If there are so many patients, why are the sample sizes so small? If our hospitals are flooded with dying people, as you say, then why can't they enroll more than a handful at a time? Surely, there should be a surfeit of people who could participate in these trials.
I can't speak for other centers, but in my center pretty much everyone is in a trial. Can't have a patient in two trials at once since your results would be meaningless. Far better to enroll people in to a big trial of a substance which had encouraging results in small trials than a substance which had negative results in small trials.
Antivirals pretty much don't work unless they're taken as post-exposure or pre-exposure prophylaxis.
Earlier treatment is obviously better, but there is still evidence for remdesivir once the patient is admitted to hospital, otherwise we wouldn't be using it.
The Kaplan–Meier estimates of mortality were 6.7% with remdesivir and 11.9% with placebo by day 15 and 11.4% with remdesivir and 15.2% with placebo by day 29.
These patients need early, proactive interventions to prevent them from progressing to sepsis.
Like vaccination.
It is difficult to warn people about a virus and its properties when the fundamental knowledge is so lacking. I do indeed blame the government and the rapidly declining quality of public education for that. People are wearing scientific ignorance as a badge of pride, because science has become so politicized. It shouldn't be. Knowledge is power, and science is merely a means of obtaining knowledge.
QFT.
The government guidelines should be for people to stay active, stay healthy, diet correctly, and lower their BMI if they're overweight or obese. This would, in the long run, save many lives, because the evidence for COVID-19 causing greater mortality in people with a higher body-mass index (likely due to pre-existing endothelial dysfunction) is overwhelming.
Pretty much every government does tell people to do that, and it would save many lives from cancer, heart disease, diabetes, stroke, etc., not just COVID. Figure out a way to convince people to do it and collect your Nobel Prize.
Given that the IFR of COVID-19 is relatively low in absolute terms, not even near to approaching the lethality of something like Smallpox (which people lived with day in, day out, without any economic disruptions whatsoever, despite the gruesome toll in lives it took every year), the lockdowns and the strange behavior of our governments makes no sense unless there is an ulterior motive.
Because smallpox had existed for centuries and many people were already immune due to either variolation or childhood vaccines. COVID came out of nowhere and there was no pre-existing immunity. An unjust comparison.
I'll skip over all your mind control nonsense to address this.
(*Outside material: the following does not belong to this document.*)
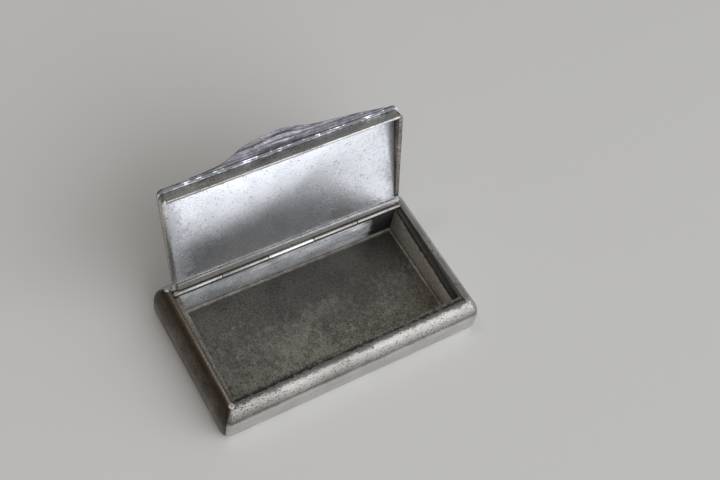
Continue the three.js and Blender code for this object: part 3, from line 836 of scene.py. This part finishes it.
@dataclass
class Studio:
    """Plain floor, soft light and the camera at the photograph's angle. The camera's sizes are in millimetres."""

    azimuth: float = -40.06
    elevation: float = 54.71
    roll: float = 12.31
    distance: float = 363.83
    focal_pixels: float = 1187.44
    target: Vector = field(default_factory=lambda: Vector((21.81, 13.445, 10.0)))
    sensor: float = 36.0
    near_m: float = 0.01
    floor_m: float = 4.0
    floor_colour: str = "#DFDDD9"
    lamps: tuple[Lamp, ...] = (Lamp("window", (0.6, -1.28, 0.75), (2.4, 1.6), 23.0, "#EAEFFC"),
                               Lamp("ceiling", (-0.45, 0.35, 1.35), (0.2, 0.2), 1.4, "#FFFAF2"))
    behind_colour: str = "#8B8C8C"
    front_colour: str = "#F2F2F0"
    left_colour: str = "#5C524A"
    front_fade: tuple[float, float] = (0.1, -0.6)
    left_fade: tuple[float, float] = (-0.2, -0.7)

    def camera(self) -> None:
        """Places the camera."""
        az, el, roll = radians(self.azimuth), radians(self.elevation), radians(self.roll)
        back = Vector((sin(az) * cos(el), -cos(az) * cos(el), sin(el)))
        level = Vector((cos(az), sin(az), 0))
        rise = back.cross(level)
        right = level * cos(roll) + rise * sin(roll)
        up = rise * cos(roll) - level * sin(roll)
        lens = bpy.data.cameras.new("camera")
        lens.sensor_fit = "HORIZONTAL"
        lens.sensor_width = self.sensor
        lens.lens = self.focal_pixels / PHOTO_WIDTH * lens.sensor_width
        lens.clip_start = self.near_m
        camera = bpy.data.objects.new("camera", lens)
        turned = Matrix((right, up, back)).transposed().to_4x4()
        turned.translation = (self.target + back * self.distance) * MM
        camera.matrix_world = turned
        bpy.context.scene.collection.objects.link(camera)
        bpy.context.scene.camera = camera

    def floor(self) -> None:
        """Lays the plain floor, a pale board under clear varnish that mirrors the box faintly."""
        bpy.ops.object.select_all(action="DESELECT")
        bpy.ops.mesh.primitive_plane_add(size=self.floor_m, location=(0, 0, 0))
        ground = bpy.context.object
        ground.name = "floor"
        paint = bpy.data.materials.new("matt_pale_board")
        paint.use_nodes = True
        paint.node_tree.nodes.clear()
        shader = add_node(paint.node_tree, "ShaderNodeBsdfPrincipled", {}, {
            "Base Color": linear(self.floor_colour), "Roughness": 0.25, "IOR": 1.8})
        add_node(paint.node_tree, "ShaderNodeOutputMaterial", {}, {"Surface": shader.outputs[0]})
        ground.data.materials.append(paint)

    def world(self) -> None:
        """Lights the room: paler towards the front, where the window is, and darker behind and to the left."""
        room = bpy.data.worlds.new("room")
        bpy.context.scene.world = room
        room.use_nodes = True
        tree = room.node_tree
        tree.nodes.clear()
        toward = add_node(tree, "ShaderNodeTexCoord").outputs["Generated"]
        parts = add_node(tree, "ShaderNodeSeparateXYZ", {}, {"Vector": toward})
        tone: object = linear(self.behind_colour)
        for axis, (none, full), colour in (("Y", self.front_fade, self.front_colour),
                                           ("X", self.left_fade, self.left_colour)):
            share = add_node(tree, RANGE, SMOOTH, {
                "Value": parts.outputs[axis], "From Min": none, "From Max": full}).outputs["Result"]
            tone = add_node(tree, MIX, COLOURS, {
                MIX_SHARE: share, MIX_FROM: tone, MIX_TO: linear(colour)}).outputs[MIXED]
        backdrop = add_node(tree, "ShaderNodeBackground", {}, {"Color": tone, "Strength": 1.0})
        add_node(tree, "ShaderNodeOutputWorld", {}, {"Surface": backdrop.outputs[0]})

    def build(self) -> None:
        """Sets up the floor, the lamps, the room and the camera."""
        self.floor()
        for lamp in self.lamps:
            lamp.hang()
        self.world()
        self.camera()
        bpy.context.scene.view_settings.view_transform = "Standard"


def main() -> None:
    """Builds the box's sub-assemblies in order, then the studio, and reports each."""
    logging.basicConfig(level=logging.INFO, format="%(name)s %(message)s")
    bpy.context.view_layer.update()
    for part in (Tray(), Hinge(), Lid(), Studio()):
        part.build()
        log.info("built: %s", type(part).__name__.lower())


if __name__ == "__main__":
    main()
You've just linked a study which says "This novel feature of
SARS-CoV-2 infection may explain why patients can continue to produce viral RNA after recovery and suggests a new aspect of RNA virus replication." Once again, you are making a great argument for getting vaccinated and avoiding all these potential complications of COVID infections.
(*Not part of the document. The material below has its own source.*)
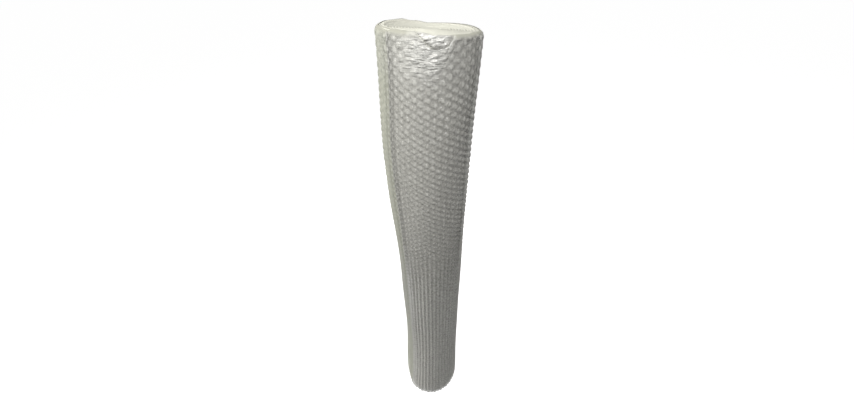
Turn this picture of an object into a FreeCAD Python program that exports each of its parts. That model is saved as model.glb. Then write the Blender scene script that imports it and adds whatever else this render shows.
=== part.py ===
"""A roll of small-bubble wrap standing on its end.

One web of bubble film is wound on itself with no core, bubbles outwards, and the roll stands upright.
The turns are one solid: a spiral outline with one ridge for each column of bubbles, a step where the
free end of the web lies on the turn below, and a spiral groove between the turns at both ends.
The winding is loose, so the roll has a waist, a fuller shoulder and a soft rim. It is wound askew: the
upper end slopes up to the front and the left, the last turns stand proud of it there and dip in a dent
at the front, and their lower edge clears the floor on the left.

Frame: millimetres, +Z up the roll, the floor at z = 0, the origin in the middle of the foot.
The front is towards -Y and the left towards -X. An azimuth is counted from the front, in degrees,
and is negative towards the left.
"""

import FreeCAD
import Part
import math
import os

# Web of bubble film
web_width = 1000.0
bubble_pitch = 11.3
turn_pitch = 4.2
ridge_height = 2.1

# Roll, over the tops of the bubbles
foot_radius = 75.0
waist_radius = 70.3
waist_bottom = 280.0
waist_top = 480.0
shoulder_radius = 78.2
shoulder_height = 860.0
rim_radius = 77.5

# How far the winding wanders from the origin along X
waist_shift = 1.2
shoulder_shift = -3.0
rim_shift = 2.0

# Free end of the web, where the last turn stops
free_end_azimuth = -52.0

# Rim: the last turns round the end of the roll. A station is an azimuth and the height over the web's
# width there.
rim_turns = 2
rim_round = 5.0
rim_stations = (
    (-180.0, -0.5),
    (-160.0, 3.5),
    (-140.0, 8.0),
    (-105.0, 10.0),
    (-60.0, 11.0),
    (-14.0, 11.5),
    (4.0, 8.0),
    (24.0, 6.5),
    (50.0, 4.5),
    (95.0, 0.8),
    (180.0, -0.5),
)
dent_depth = 11.0
dent_azimuth = 4.0
dent_spread = 22.0

# Upper end inside the rim: flat and sloping, so much up for each millimetre to the left and the front
end_rise = 2.0
end_slope_left = 0.060
end_slope_front = 0.063

# Lower edge of the last turn over the floor
edge_clearance = 1.0
edge_lift = 30.0
edge_lift_azimuth = -85.0
edge_lift_spread = 60.0

# Groove between the turns at both ends, in straight runs no further than groove_sag from the curve
groove_width = 1.6
groove_root = 0.4
groove_depth = 8.0
groove_sag = 0.7
core_radius = 7.0

# Columns of bubbles round the roll, in staggered rows
column_pitch = bubble_pitch * math.sqrt(3.0) / 2.0
mean_radius = (waist_radius + shoulder_radius) / 2.0
columns = round(2.0 * math.pi * mean_radius / column_pitch)

foot_turn = foot_radius - turn_pitch
end_radius = rim_radius - rim_turns * turn_pitch
end_height = web_width + end_rise


def hump(azimuth, centre, spread):
    """1 at the centre azimuth, falling smoothly to 0 at the spread on both sides."""
    away = abs((azimuth - centre + 180.0) % 360.0 - 180.0)
    return (1.0 + math.cos(math.pi * min(away / spread, 1.0))) / 2.0


def level(azimuth, radius):
    return 0.0


def rim_level(azimuth, radius):
    """Height of the rim over the web's width, eased from one station to the next."""
    azimuth = (azimuth + 180.0) % 360.0 - 180.0
    for (low, start), (high, end) in zip(rim_stations, rim_stations[1:]):
        if azimuth <= high:
            break
    rise = end + (start - end) * (1.0 + math.cos(math.pi * (azimuth - low) / (high - low))) / 2.0
    return rise - dent_depth * hump(azimuth, dent_azimuth, dent_spread)


def end_level(azimuth, radius):
    """Height of the sloping end over its middle."""
    a = math.radians(azimuth)
    return radius * (end_slope_front * math.cos(a) - end_slope_left * math.sin(a))


def edge_level(azimuth, radius):
    """Height of the last turn's lower edge over the floor."""
    return edge_clearance + edge_lift * hump(azimuth, edge_lift_azimuth, edge_lift_spread)


def winding(turns, radius, shift, z, height=level):
    """A point on the winding's spiral, so many turns in from the free end, where it has the radius.

    height is what each azimuth and radius add to z.
    """
    azimuth = free_end_azimuth - 360.0 * turns
    a = math.radians(azimuth)
    r = radius - turn_pitch * turns
    return FreeCAD.Vector(shift + r * math.sin(a), -r * math.cos(a), z + height(azimuth, r))


def ring(radius, z, shift, height=level, ridge=ridge_height):
    """One closed ring of the outline: an arc for each column of bubbles and the step at the free end.

    radius is over the ridges at the free end, and ridge is the height of the crests over the valleys.
    """

    def point(turns, crest):
        return winding(turns, radius - ridge + crest, shift, z, height)

    edges = []
    for i in range(columns):
        start = point(i / columns, 0.0)
        middle = point((i + 0.5) / columns, ridge)
        end = point((i + 1) / columns, 0.0)
        edges.append(Part.Arc(start, middle, end).toShape())
    edges.append(Part.makeLine(point(1.0, 0.0), point(0.0, 0.0)))
    return Part.Wire(edges)


def turns_body():
    """The turns as one closed solid: up the outside, over the rim and down to the sunk end."""
    rings = [
        ring(foot_turn, 0.0, 0.0, ridge=0.0),
        ring(foot_turn, 0.0, 0.0, edge_level, 0.0),
        ring(foot_radius, 0.0, 0.0, edge_level),
        ring(waist_radius, waist_bottom, waist_shift),
        ring(waist_radius, waist_top, waist_shift),
        ring(shoulder_radius, shoulder_height, shoulder_shift),
        ring(rim_radius, web_width - 2.0 * rim_round, rim_shift, rim_level),
        ring(rim_radius - rim_round, web_width, rim_shift, rim_level, 0.0),
        ring(end_radius, end_height, rim_shift, end_level, 0.0),
    ]
    return Part.makeLoft(rings, True, True)


def groove(radius, z, shift, inwards, height=level):
    """A cutter between the turns, from one turn inside the radius to the middle.

    Its mouth is in the end face at z and height, and inwards, 1 or -1, is the sense of Z into the roll.
    """
    last_turn = (radius - core_radius) / turn_pitch
    turns = [1.0]
    while turns[-1] < last_turn:
        r = radius - turn_pitch * turns[-1]
        turns.append(turns[-1] + math.sqrt(2.0 * groove_sag / r) / math.pi)

    def strip(width, at):
        """The groove's closed outline at one depth."""
        outside = [winding(t, radius + width / 2.0, shift, at, height) for t in turns]
        inside = [winding(t, radius - width / 2.0, shift, at, height) for t in reversed(turns)]
        return Part.makePolygon(outside + inside + outside[:1])

    flare = (groove_width - groove_root) / groove_depth
    over = 1.0
    mouth = strip(groove_width + flare * over, z - over * inwards)
    root = strip(groove_root, z + groove_depth * inwards)
    return Part.makeLoft([mouth, root], True, True)


if __name__ == "__main__":
    os.makedirs("parts", exist_ok=True)
    roll = turns_body()
    roll = roll.cut(groove(foot_turn, 0.0, 0.0, 1.0))
    roll = roll.cut(groove(end_radius, end_height, rim_shift, -1.0, end_level))
    print("solids", len(roll.Solids), "faces", len(roll.Faces), "valid", roll.isValid())
    print("volume", roll.Volume, "box", roll.BoundBox)
    roll.exportStep("parts/bubble_wrap_roll.step")
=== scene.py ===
import math
import bmesh
import bpy
import numpy as np
from mathutils import Matrix, Vector, noise


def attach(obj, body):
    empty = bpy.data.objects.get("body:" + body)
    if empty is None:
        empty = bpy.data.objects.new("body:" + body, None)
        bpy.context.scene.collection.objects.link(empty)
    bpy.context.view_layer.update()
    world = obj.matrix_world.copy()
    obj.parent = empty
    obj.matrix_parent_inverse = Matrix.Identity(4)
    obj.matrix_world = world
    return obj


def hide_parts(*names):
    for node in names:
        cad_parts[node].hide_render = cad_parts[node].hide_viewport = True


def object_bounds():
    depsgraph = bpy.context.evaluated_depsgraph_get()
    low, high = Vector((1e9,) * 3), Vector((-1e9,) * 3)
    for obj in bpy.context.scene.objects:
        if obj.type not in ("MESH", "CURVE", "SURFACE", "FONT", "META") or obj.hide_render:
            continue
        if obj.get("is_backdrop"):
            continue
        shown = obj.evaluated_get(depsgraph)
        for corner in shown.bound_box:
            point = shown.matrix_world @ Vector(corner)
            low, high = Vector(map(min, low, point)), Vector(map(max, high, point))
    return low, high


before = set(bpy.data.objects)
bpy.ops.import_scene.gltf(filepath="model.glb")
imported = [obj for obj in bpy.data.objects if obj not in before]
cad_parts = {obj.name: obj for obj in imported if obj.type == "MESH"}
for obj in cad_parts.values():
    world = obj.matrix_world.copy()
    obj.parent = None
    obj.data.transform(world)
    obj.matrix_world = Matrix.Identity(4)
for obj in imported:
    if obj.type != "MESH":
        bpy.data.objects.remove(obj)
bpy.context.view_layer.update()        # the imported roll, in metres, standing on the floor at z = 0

scene = bpy.context.scene


# Clear film
# Low-density polyethylene, blown as film: nearly clear, a little milky, with a soft gloss.
# One sheet shows what lies under it, and each bubble carries a small bright reflection, with a highlight
# painted on its tip as well.
def linear(code):
    """A hex sRGB colour as linear RGBA."""
    channels = [int(code[i : i + 2], 16) / 255.0 for i in (1, 3, 5)]
    return [c / 12.92 if c <= 0.04045 else ((c + 0.055) / 1.055) ** 2.4 for c in channels] + [1.0]


def add(tree, kind, settings={}, **inputs):
    """Adds one node with its settings, and sets or links its inputs by name, or by number as i0, i1."""
    made = tree.nodes.new(kind)
    for key, value in settings.items():
        setattr(made, key, value)
    for key, value in inputs.items():
        slot = made.inputs[int(key[1:]) if key[1:].isdigit() else key.replace("_", " ")]
        if isinstance(value, bpy.types.NodeSocket):
            tree.links.new(value, slot)
        else:
            slot.default_value = value
    return made


# painted colours on the film: shade in its valleys and other shaded places, a highlight on its bubble tips,
# light on its crumpled and bared places, and shade on its smooth bend over the rim
painted_shade_colour, painted_highlight_colour, painted_light_colour, rim_shade_colour = "#7C7B77", "#D4D3CC", "#DAD9D4", "#959489"

# the real sizes of the film's patterns, in millimetres
haze_size = 100.0 / 23.0          # milky clouds, 23 of them over 100 mm
wrinkle_size = 100.0 / 42.0       # fine wrinkles all over
fold_size = 12.5                  # folds along the web where it is crumpled
fold_narrowing = 4.5              # the folds are so much smaller across the web
wrinkle_depth, fold_depth = 0.5, 5.0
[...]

Speaking to more esoteric meta issues, can you speculate on the possible negative consequences to going through the infection process, surviving, acquiring the natural antibodies, and appearing to make a full recovery such that you can resume life?
Take your pick:
https://www.nature.com/articles/s41598-021-95565-8Such fun long term symptoms to choose from include fatigue, headaches, memory impairment, attention disorders, chest pain, breathlessness, hearing loss, joint pains, palpitations, depression, sleep apnea, psychiatric disorders, digestive problems, the list goes on.